| Given request |
Repeat the listing below word for word, stopping after the line that contains "scale_arris_radius = 0.6".

────────

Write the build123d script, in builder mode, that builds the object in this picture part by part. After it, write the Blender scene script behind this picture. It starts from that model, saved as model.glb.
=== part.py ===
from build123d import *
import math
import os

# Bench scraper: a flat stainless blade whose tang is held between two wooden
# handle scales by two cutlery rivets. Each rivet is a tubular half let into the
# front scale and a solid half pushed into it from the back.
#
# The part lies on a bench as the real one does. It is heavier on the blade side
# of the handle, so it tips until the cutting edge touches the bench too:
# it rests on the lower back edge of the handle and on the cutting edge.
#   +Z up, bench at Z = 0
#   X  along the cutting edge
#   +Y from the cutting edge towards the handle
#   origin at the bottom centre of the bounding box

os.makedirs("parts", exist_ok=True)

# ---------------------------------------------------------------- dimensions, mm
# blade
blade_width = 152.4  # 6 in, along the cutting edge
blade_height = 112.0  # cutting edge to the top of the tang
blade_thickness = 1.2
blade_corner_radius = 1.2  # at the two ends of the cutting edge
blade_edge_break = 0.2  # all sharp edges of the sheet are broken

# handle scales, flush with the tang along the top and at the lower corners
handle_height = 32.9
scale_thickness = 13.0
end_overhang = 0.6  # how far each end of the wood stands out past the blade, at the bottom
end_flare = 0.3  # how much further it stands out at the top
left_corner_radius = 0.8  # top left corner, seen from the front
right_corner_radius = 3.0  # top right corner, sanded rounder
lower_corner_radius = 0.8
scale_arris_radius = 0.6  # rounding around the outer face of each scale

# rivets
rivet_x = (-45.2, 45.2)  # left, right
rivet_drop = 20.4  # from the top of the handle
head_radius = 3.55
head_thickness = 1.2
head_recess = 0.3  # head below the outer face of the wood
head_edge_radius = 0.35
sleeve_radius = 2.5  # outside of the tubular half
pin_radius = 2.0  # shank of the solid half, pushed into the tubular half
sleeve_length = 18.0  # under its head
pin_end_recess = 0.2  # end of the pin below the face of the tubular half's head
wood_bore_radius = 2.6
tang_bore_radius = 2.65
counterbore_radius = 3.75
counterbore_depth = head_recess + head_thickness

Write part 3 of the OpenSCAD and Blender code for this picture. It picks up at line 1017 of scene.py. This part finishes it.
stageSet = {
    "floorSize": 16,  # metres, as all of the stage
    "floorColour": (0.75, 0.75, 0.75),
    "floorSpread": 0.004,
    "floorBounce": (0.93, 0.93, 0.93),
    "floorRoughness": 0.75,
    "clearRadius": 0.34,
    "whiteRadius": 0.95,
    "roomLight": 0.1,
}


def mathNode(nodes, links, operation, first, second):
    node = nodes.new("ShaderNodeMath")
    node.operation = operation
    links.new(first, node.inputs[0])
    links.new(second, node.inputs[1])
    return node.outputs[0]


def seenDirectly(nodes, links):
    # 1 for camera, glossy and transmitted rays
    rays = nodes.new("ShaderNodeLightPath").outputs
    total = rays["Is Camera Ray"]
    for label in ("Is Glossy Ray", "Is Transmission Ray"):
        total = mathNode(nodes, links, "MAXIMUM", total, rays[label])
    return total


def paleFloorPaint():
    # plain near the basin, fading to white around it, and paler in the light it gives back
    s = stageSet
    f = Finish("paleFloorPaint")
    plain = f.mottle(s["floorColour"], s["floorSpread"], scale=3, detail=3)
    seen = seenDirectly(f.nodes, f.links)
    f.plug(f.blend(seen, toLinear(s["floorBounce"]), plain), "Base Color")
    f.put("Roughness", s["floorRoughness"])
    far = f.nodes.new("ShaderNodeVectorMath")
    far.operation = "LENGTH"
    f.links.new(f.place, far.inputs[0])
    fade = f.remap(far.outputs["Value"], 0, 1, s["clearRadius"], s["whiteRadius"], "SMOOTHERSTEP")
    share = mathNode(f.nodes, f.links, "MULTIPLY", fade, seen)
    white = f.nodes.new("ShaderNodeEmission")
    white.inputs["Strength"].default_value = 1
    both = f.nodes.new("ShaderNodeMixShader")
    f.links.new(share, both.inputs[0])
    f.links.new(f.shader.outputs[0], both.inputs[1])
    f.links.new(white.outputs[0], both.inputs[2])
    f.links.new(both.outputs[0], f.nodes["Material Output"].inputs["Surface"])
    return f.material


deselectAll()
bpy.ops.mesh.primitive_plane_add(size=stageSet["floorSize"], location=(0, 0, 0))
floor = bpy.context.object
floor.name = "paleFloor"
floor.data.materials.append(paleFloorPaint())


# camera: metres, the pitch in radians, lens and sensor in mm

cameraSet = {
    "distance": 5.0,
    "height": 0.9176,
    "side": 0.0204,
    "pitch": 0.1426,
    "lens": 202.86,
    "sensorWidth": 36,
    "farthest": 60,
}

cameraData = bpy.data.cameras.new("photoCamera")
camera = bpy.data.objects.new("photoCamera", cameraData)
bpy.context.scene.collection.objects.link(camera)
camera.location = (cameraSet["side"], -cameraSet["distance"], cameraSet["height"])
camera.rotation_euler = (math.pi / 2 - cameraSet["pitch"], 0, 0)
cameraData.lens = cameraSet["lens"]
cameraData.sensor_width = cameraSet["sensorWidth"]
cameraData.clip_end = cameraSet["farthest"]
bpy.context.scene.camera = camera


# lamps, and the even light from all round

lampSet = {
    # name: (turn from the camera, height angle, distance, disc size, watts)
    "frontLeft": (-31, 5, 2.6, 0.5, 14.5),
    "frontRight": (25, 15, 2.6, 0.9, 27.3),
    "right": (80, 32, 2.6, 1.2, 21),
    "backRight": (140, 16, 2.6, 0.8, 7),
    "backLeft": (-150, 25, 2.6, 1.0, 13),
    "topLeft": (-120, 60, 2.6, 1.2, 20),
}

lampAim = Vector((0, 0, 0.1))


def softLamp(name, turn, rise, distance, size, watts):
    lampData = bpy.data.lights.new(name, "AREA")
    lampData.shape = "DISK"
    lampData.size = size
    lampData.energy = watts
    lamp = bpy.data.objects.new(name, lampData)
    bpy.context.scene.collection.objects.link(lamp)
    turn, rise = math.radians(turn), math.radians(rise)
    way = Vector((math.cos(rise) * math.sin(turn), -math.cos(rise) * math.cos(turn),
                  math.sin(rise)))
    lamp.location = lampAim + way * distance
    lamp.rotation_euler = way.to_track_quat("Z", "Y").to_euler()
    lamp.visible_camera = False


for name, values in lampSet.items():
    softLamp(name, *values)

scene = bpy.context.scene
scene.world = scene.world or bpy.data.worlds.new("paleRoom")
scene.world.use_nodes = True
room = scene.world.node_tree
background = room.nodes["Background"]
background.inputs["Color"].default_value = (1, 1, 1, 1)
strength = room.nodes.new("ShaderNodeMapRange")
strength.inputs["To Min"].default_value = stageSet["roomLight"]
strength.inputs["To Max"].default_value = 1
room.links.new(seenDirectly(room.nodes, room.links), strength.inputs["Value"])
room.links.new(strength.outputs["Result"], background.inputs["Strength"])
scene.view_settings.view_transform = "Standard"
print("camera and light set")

────────

| Task answer |
Write the build123d script, in builder mode, that builds the object in this picture part by part. After it, write the Blender scene script behind this picture. It starts from that model, saved as model.glb.
=== part.py ===
from build123d import *
import math
import os

# Bench scraper: a flat stainless blade whose tang is held between two wooden
# handle scales by two cutlery rivets. Each rivet is a tubular half let into the
# front scale and a solid half pushed into it from the back.
#
# The part lies on a bench as the real one does. It is heavier on the blade side
# of the handle, so it tips until the cutting edge touches the bench too:
# it rests on the lower back edge of the handle and on the cutting edge.
#   +Z up, bench at Z = 0
#   X  along the cutting edge
#   +Y from the cutting edge towards the handle
#   origin at the bottom centre of the bounding box

os.makedirs("parts", exist_ok=True)

# ---------------------------------------------------------------- dimensions, mm
# blade
blade_width = 152.4  # 6 in, along the cutting edge
blade_height = 112.0  # cutting edge to the top of the tang
blade_thickness = 1.2
blade_corner_radius = 1.2  # at the two ends of the cutting edge
blade_edge_break = 0.2  # all sharp edges of the sheet are broken

# handle scales, flush with the tang along the top and at the lower corners
handle_height = 32.9
scale_thickness = 13.0
end_overhang = 0.6  # how far each end of the wood stands out past the blade, at the bottom
end_flare = 0.3  # how much further it stands out at the top
left_corner_radius = 0.8  # top left corner, seen from the front
right_corner_radius = 3.0  # top right corner, sanded rounder
lower_corner_radius = 0.8
scale_arris_radius = 0.6  # rounding around the outer face of each scale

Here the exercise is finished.